Here’s how they work:
-
- First, the CNN receives an image—for example, of the letter “A”—that it processes as a collection of pixels.
- In the hidden layers, the CNN identifies unique features—for example, the individual lines that make up the letter “A.”
- The CNN can then classify a different image as the letter “A” if it finds that the new image has the same unique features previously identified as making up the letter.
- Recurrent neural network (RNN). RNNs are artificial neural networks whose connections include loops, meaning the model both moves data forward and loops it backward to run again through previous layers.
- RNNs are helpful for predicting a sentiment or an ending of a sequence, like a large sample of text, speech, or images. They can do this because each individual input is fed into the model by itself as well as in combination with the preceding input.
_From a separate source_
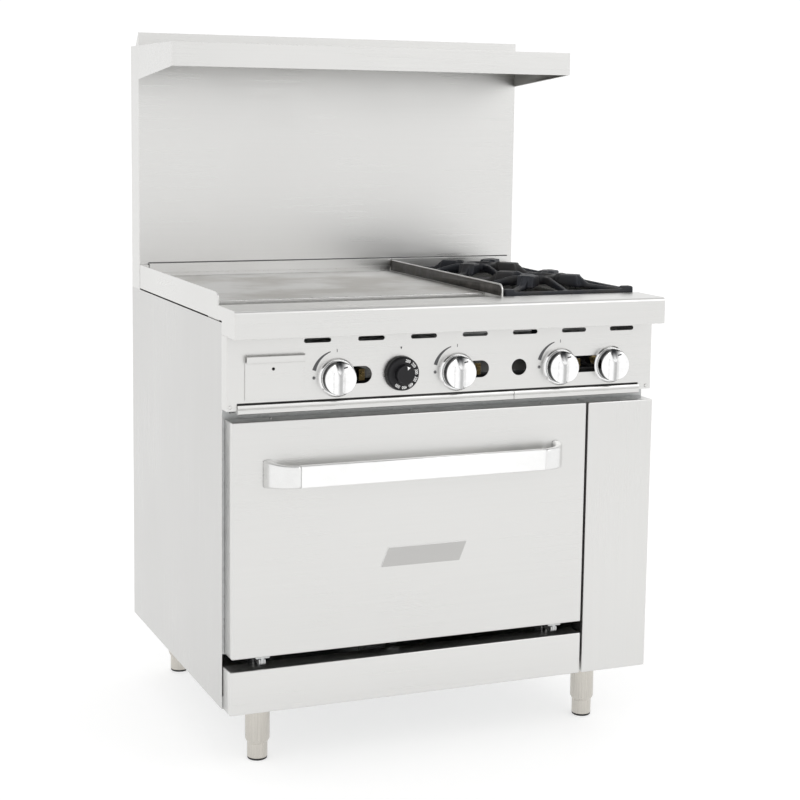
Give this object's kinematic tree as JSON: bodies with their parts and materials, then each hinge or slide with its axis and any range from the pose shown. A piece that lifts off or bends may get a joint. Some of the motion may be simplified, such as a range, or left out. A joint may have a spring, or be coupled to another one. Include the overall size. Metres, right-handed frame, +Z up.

Which sectors can benefit from machine learning?
- Predictive maintenance. This use case is crucial for any industry or business that relies on equipment. Rather than waiting until a piece of equipment breaks down, companies can use predictive maintenance to project when maintenance will be needed, thereby reducing downtime and lowering operating costs. Machine learning and deep learning have the capacity to analyse large amounts of multifaceted data, which can increase the precision of predictive maintenance. For example, AI practitioners can layer in data from new inputs, like audio and image data, which can add nuance to a neural network’s analysis.
- Logistics optimsation. Using AI to optimise logistics can reduce costs through real-time forecasts and behavioural coaching. For example, AI can optimize routing of delivery traffic, improving fuel efficiency and reducing delivery times.
- Customer service. AI techniques in call centres can help enable a more seamless experience for customers and more efficient processing. The technology goes beyond understanding a caller’s words: deep learning analysis of audio can assess a customer’s tone. If the automated call service detects that a caller is getting upset, the system can reroute to a human operator or manager.
Examples of organisations using machine learning?
- More than a dozen European banks have replaced older statistical-modelling approaches with machine learning techniques. In some cases, they’ve experienced 10 percent increases in sales of new products, 20 percent savings in capital expenditures, 20 percent increases in cash collections, and 20 percent declines in churn.
- Vistra, a large US-based power producer, built and deployed an AI-powered heat rate optimiser based on a neural network model. The model combed through years of data to help Vistra attain the most efficient thermal efficiency of a specific power plant.
How can mainstream organisations capture the full potential of machine learning?
- Reimagine challenges as machine learning problems. Not all business problems are machine learning problems. But some can be reframed as machine learning problems, which can enable novel approaches to creating solutions. This requires appropriate data sources, as well as clear definitions of ideal outcomes and objectives.
- Put machine learning at the core of enterprise architecture. Organizations can put machine learning at the core of their enterprise tech platforms, not as an auxiliary to systems architectures built around rules-based logic.
Develop a human-centred talent strategy. To capture these possibilities, enterprises need workforces capable of guiding technological adoption and proactively shaping how employees use new AI tools.